## The problem
All of the data below must be repeated exactly.

## Collected data

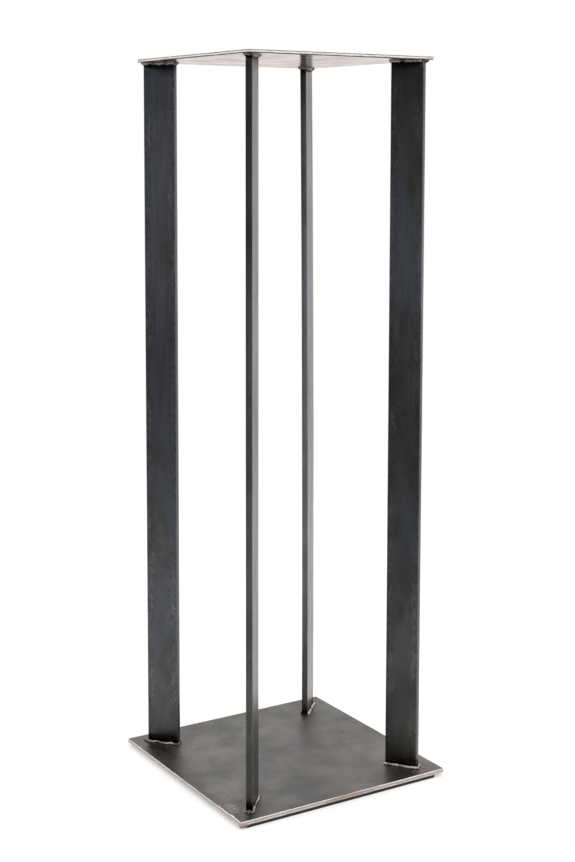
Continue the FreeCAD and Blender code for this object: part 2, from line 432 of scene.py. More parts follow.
def bar_mottling(nodes, here, broad, edge, colour):
    """Pits and flecks, thicker towards the arrises, and a scuffed band just inside them."""
    mottle = nodes.noise(nodes.stretch(here, (1, 1, 0.7), offset=(1, 3, 7)), 170.0, 5.0, 0.7)
    rim = nodes.math("ADD", edge, nodes.swing(broad, 1.6))
    fringe = nodes.ramp(rim, 0.30, 0.95, 0.14, 1.0)
    pits = nodes.times(fringe, nodes.ramp(mottle, 0.50, 0.36, 0.0, 0.62))
    colour = nodes.mix(pits, colour, PIT)
    flecks = nodes.times(fringe, nodes.ramp(mottle, 0.53, 0.70, 0.0, 0.36))
    colour = nodes.mix(flecks, colour, FLECK)
    band = nodes.times(nodes.ramp(edge, 0.50, 0.68), nodes.ramp(edge, 0.90, 0.78))
    dots = nodes.noise(nodes.stretch(here, (1, 1, 0.8), offset=(5, 1, 4)), 480.0, 3.0, 0.6)
    bare = nodes.times(nodes.ramp(broad, 0.48, 0.62), nodes.ramp(dots, 0.50, 0.64, 0.0, 0.55))
    return nodes.mix(nodes.times(band, bare), colour, SCUFF)


def bar_end_shade(nodes, here, broad, colour):
    """Painted shade at both ends of a bar, darkening it where it meets the plates."""
    height = nodes.math("ADD", nodes.split(here)[2], nodes.swing(broad, 30 * MM))
    foot = nodes.ramp(height, BASE["high"] + END_SHADE_REACH, BASE["high"])
    head = nodes.ramp(height, TOP["low"] - END_SHADE_REACH, TOP["low"])
    return nodes.mix(nodes.times(nodes.math("MAXIMUM", foot, head), 0.85), colour, PAINTED_END_SHADE)


def bar_rub_and_highlight(nodes, here, edge):
    """How far the scale is rubbed off an arris, with a painted highlight lightening the band just inside
    it.
    """
    specks = nodes.noise(nodes.stretch(here, (1, 1, 0.35), offset=(2, 8, 1)), 300.0, 2.0, 0.5)
    rub_and_highlight = nodes.times(nodes.attribute("arris_rub_and_highlight"), nodes.ramp(specks, 0.30, 0.62, 0.35, 1.0))
    # A painted highlight just inside each arris of the wide faces.
    return nodes.math("MAXIMUM", rub_and_highlight, nodes.ramp(edge, 0.90, 0.99, 0.0, 0.45))


def bar_material(name):
    """Mill scale on flat bar: blue and green-black patches, fine mottling, arrises rubbed bare and
    lightened by a painted highlight, painted shade at both ends.

    The attributes shade and blue give each bar's own tone, and shade also holds painted light and shade
    along the bar and on its wide faces. The arris attribute and rim say how near a point is to an arris.
    """
    nodes, shader, material = new_material(name)
    here = nodes.position()
    streaks = nodes.noise(nodes.stretch(here, (150, 150, 8)), 1.0, 4.0, 0.6)
    broad = nodes.noise(nodes.stretch(here, (34, 34, 14), offset=(4, 9, 2)), 1.0, 5.0, 0.6)
    grain = nodes.noise(nodes.stretch(here, (1, 1, 0.5)), 650.0, 4.0, 0.7)
    edge = nodes.attribute("rim")
    colour = bar_scale_colour(nodes, here, broad, streaks, grain)
    colour = bar_mottling(nodes, here, broad, edge, colour)
    # Each bar's tone, with painted light and shade along it.
    colour = nodes.scale(colour, nodes.attribute("shade"))
    # Painted shade at both ends of the bar, next to the plates.
    colour = bar_end_shade(nodes, here, broad, colour)
    rub_and_highlight = bar_rub_and_highlight(nodes, here, edge)
    # Bare steel at the arrises, partly a painted highlight.
    colour = nodes.mix(rub_and_highlight, colour, ARRIS_RUB_AND_HIGHLIGHT)
    rough = nodes.ramp(streaks, 0.3, 0.7, 0.25, 0.36)
    rough = nodes.math("ADD", rough, nodes.times(rub_and_highlight, 0.12))
    waves = nodes.noise(nodes.stretch(here, (22, 22, 5)), 1.0, 1.0)
    pebble = nodes.bump(grain, 0.05 * MM)
    lines = nodes.bump(streaks, 0.03 * MM, normal=pebble)
    normal = nodes.bump(waves, 0.3 * MM, normal=lines)
    link(nodes, shader, Base_Color=colour, Metallic=1.0, Roughness=rough, Normal=normal)
    return material


def weld_material(name, glow):
    """As-welded bead: bright crests, dark oxide down between the ripples.

    glow is how bright the crests are where they are sooty, and where they are clean.
    """
    nodes, shader, material = new_material(name)
    here = nodes.position()
    grain = nodes.noise(here, 900.0, 4.0, 0.6)
    patches = nodes.noise(here, 85.0, 4.0, 0.65)
    shine = nodes.math("ADD", nodes.attribute("crest"), nodes.swing(grain, 0.7))
    cleaned = nodes.ramp(patches, 0.40, 0.58)
    sooty_glow, clean_glow = glow
    level = nodes.ramp(cleaned, 0.0, 1.0, sooty_glow, clean_glow)
    bright = nodes.times(nodes.ramp(shine, 0.25, 0.85), level)
    pink = nodes.ramp(nodes.noise(nodes.shifted(here, (3, 5, 1)), 38.0, 3.0, 0.5), 0.42, 0.58)
    colour = nodes.mix(bright, OXIDE, nodes.mix(pink, WELD, WELD_PINK))
    colour = nodes.mix(nodes.ramp(patches, 0.62, 0.74, 0.0, 0.45), colour, WELD_RUST)
    rough = nodes.ramp(shine, 0.1, 0.8, 0.6, 0.34)
    normal = nodes.bump(grain, 0.12 * MM)
    link(nodes, shader, Base_Color=colour, Metallic=1.0, Roughness=rough, Normal=normal)
    return material


def rubber_material(name):
    """Matte black sheet rubber with a fine cloth-pressed grain and dusty patches."""
    nodes, shader, material = new_material(name)
    here = nodes.position()
    grain = nodes.noise(here, 1400.0, 2.0, 0.5)
    dust = nodes.noise(here, 45.0, 4.0, 0.6)
    colour = nodes.mix(nodes.ramp(dust, 0.45, 0.75, 0.0, 0.5), RUBBER, DUST)
    rough = nodes.ramp(grain, 0.3, 0.7, 0.72, 0.88)
    normal = nodes.bump(grain, 0.1 * MM)
    link(nodes, shader, Base_Color=colour, Roughness=rough, Normal=normal)
    return material


# ---------------------------------------------------------------- plates

DOT_SIDES = 7
DOT_LEVELS = (-0.6, 0.0, 0.6)
DOT_CREST = 0.8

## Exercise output
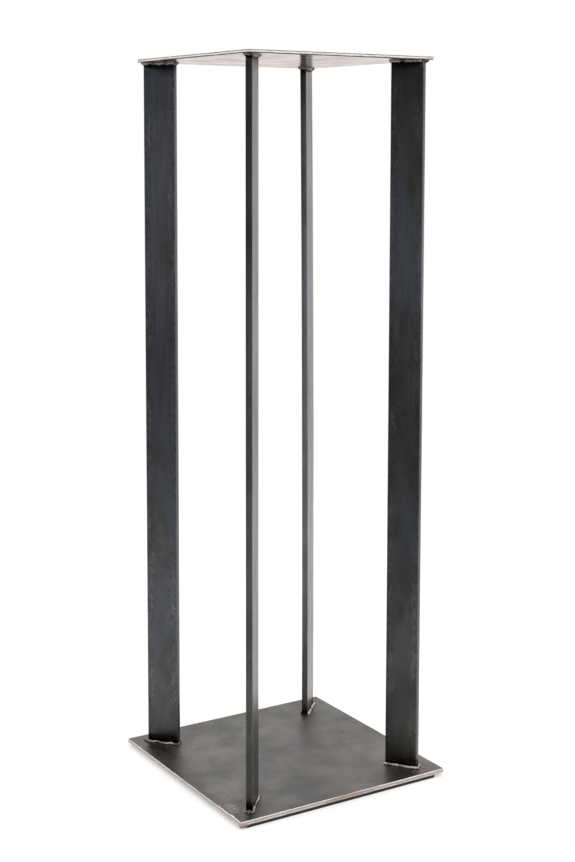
Continue the FreeCAD and Blender code for this object: part 2, from line 432 of scene.py. More parts follow.
def bar_mottling(nodes, here, broad, edge, colour):
    """Pits and flecks, thicker towards the arrises, and a scuffed band just inside them."""
    mottle = nodes.noise(nodes.stretch(here, (1, 1, 0.7), offset=(1, 3, 7)), 170.0, 5.0, 0.7)
    rim = nodes.math("ADD", edge, nodes.swing(broad, 1.6))
    fringe = nodes.ramp(rim, 0.30, 0.95, 0.14, 1.0)
    pits = nodes.times(fringe, nodes.ramp(mottle, 0.50, 0.36, 0.0, 0.62))
    colour = nodes.mix(pits, colour, PIT)
    flecks = nodes.times(fringe, nodes.ramp(mottle, 0.53, 0.70, 0.0, 0.36))
    colour = nodes.mix(flecks, colour, FLECK)
    band = nodes.times(nodes.ramp(edge, 0.50, 0.68), nodes.ramp(edge, 0.90, 0.78))
    dots = nodes.noise(nodes.stretch(here, (1, 1, 0.8), offset=(5, 1, 4)), 480.0, 3.0, 0.6)
    bare = nodes.times(nodes.ramp(broad, 0.48, 0.62), nodes.ramp(dots, 0.50, 0.64, 0.0, 0.55))
    return nodes.mix(nodes.times(band, bare), colour, SCUFF)


def bar_end_shade(nodes, here, broad, colour):
    """Painted shade at both ends of a bar, darkening it where it meets the plates."""
    height = nodes.math("ADD", nodes.split(here)[2], nodes.swing(broad, 30 * MM))
    foot = nodes.ramp(height, BASE["high"] + END_SHADE_REACH, BASE["high"])
    head = nodes.ramp(height, TOP["low"] - END_SHADE_REACH, TOP["low"])
    return nodes.mix(nodes.times(nodes.math("MAXIMUM", foot, head), 0.85), colour, PAINTED_END_SHADE)


def bar_rub_and_highlight(nodes, here, edge):
    """How far the scale is rubbed off an arris, with a painted highlight lightening the band just inside
    it.
    """
    specks = nodes.noise(nodes.stretch(here, (1, 1, 0.35), offset=(2, 8, 1)), 300.0, 2.0, 0.5)
    rub_and_highlight = nodes.times(nodes.attribute("arris_rub_and_highlight"), nodes.ramp(specks, 0.30, 0.62, 0.35, 1.0))
    # A painted highlight just inside each arris of the wide faces.
    return nodes.math("MAXIMUM", rub_and_highlight, nodes.ramp(edge, 0.90, 0.99, 0.0, 0.45))


def bar_material(name):
    """Mill scale on flat bar: blue and green-black patches, fine mottling, arrises rubbed bare and
    lightened by a painted highlight, painted shade at both ends.

    The attributes shade and blue give each bar's own tone, and shade also holds painted light and shade
    along the bar and on its wide faces. The arris attribute and rim say how near a point is to an arris.
    """
    nodes, shader, material = new_material(name)
    here = nodes.position()
    streaks = nodes.noise(nodes.stretch(here, (150, 150, 8)), 1.0, 4.0, 0.6)
    broad = nodes.noise(nodes.stretch(here, (34, 34, 14), offset=(4, 9, 2)), 1.0, 5.0, 0.6)
    grain = nodes.noise(nodes.stretch(here, (1, 1, 0.5)), 650.0, 4.0, 0.7)
    edge = nodes.attribute("rim")
    colour = bar_scale_colour(nodes, here, broad, streaks, grain)
    colour = bar_mottling(nodes, here, broad, edge, colour)
    # Each bar's tone, with painted light and shade along it.
    colour = nodes.scale(colour, nodes.attribute("shade"))
    # Painted shade at both ends of the bar, next to the plates.
    colour = bar_end_shade(nodes, here, broad, colour)
    rub_and_highlight = bar_rub_and_highlight(nodes, here, edge)
    # Bare steel at the arrises, partly a painted highlight.
    colour = nodes.mix(rub_and_highlight, colour, ARRIS_RUB_AND_HIGHLIGHT)
    rough = nodes.ramp(streaks, 0.3, 0.7, 0.25, 0.36)
    rough = nodes.math("ADD", rough, nodes.times(rub_and_highlight, 0.12))
    waves = nodes.noise(nodes.stretch(here, (22, 22, 5)), 1.0, 1.0)
    pebble = nodes.bump(grain, 0.05 * MM)
    lines = nodes.bump(streaks, 0.03 * MM, normal=pebble)
    normal = nodes.bump(waves, 0.3 * MM, normal=lines)
    link(nodes, shader, Base_Color=colour, Metallic=1.0, Roughness=rough, Normal=normal)
    return material


def weld_material(name, glow):
    """As-welded bead: bright crests, dark oxide down between the ripples.

    glow is how bright the crests are where they are sooty, and where they are clean.
    """
    nodes, shader, material = new_material(name)
    here = nodes.position()
    grain = nodes.noise(here, 900.0, 4.0, 0.6)
    patches = nodes.noise(here, 85.0, 4.0, 0.65)
    shine = nodes.math("ADD", nodes.attribute("crest"), nodes.swing(grain, 0.7))
    cleaned = nodes.ramp(patches, 0.40, 0.58)
    sooty_glow, clean_glow = glow
    level = nodes.ramp(cleaned, 0.0, 1.0, sooty_glow, clean_glow)
    bright = nodes.times(nodes.ramp(shine, 0.25, 0.85), level)
    pink = nodes.ramp(nodes.noise(nodes.shifted(here, (3, 5, 1)), 38.0, 3.0, 0.5), 0.42, 0.58)
    colour = nodes.mix(bright, OXIDE, nodes.mix(pink, WELD, WELD_PINK))
    colour = nodes.mix(nodes.ramp(patches, 0.62, 0.74, 0.0, 0.45), colour, WELD_RUST)
    rough = nodes.ramp(shine, 0.1, 0.8, 0.6, 0.34)
    normal = nodes.bump(grain, 0.12 * MM)
    link(nodes, shader, Base_Color=colour, Metallic=1.0, Roughness=rough, Normal=normal)
    return material


def rubber_material(name):
    """Matte black sheet rubber with a fine cloth-pressed grain and dusty patches."""
    nodes, shader, material = new_material(name)
    here = nodes.position()
    grain = nodes.noise(here, 1400.0, 2.0, 0.5)
    dust = nodes.noise(here, 45.0, 4.0, 0.6)
    colour = nodes.mix(nodes.ramp(dust, 0.45, 0.75, 0.0, 0.5), RUBBER, DUST)
    rough = nodes.ramp(grain, 0.3, 0.7, 0.72, 0.88)
    normal = nodes.bump(grain, 0.1 * MM)
    link(nodes, shader, Base_Color=colour, Roughness=rough, Normal=normal)
    return material


# ---------------------------------------------------------------- plates

DOT_SIDES = 7
DOT_LEVELS = (-0.6, 0.0, 0.6)
DOT_CREST = 0.8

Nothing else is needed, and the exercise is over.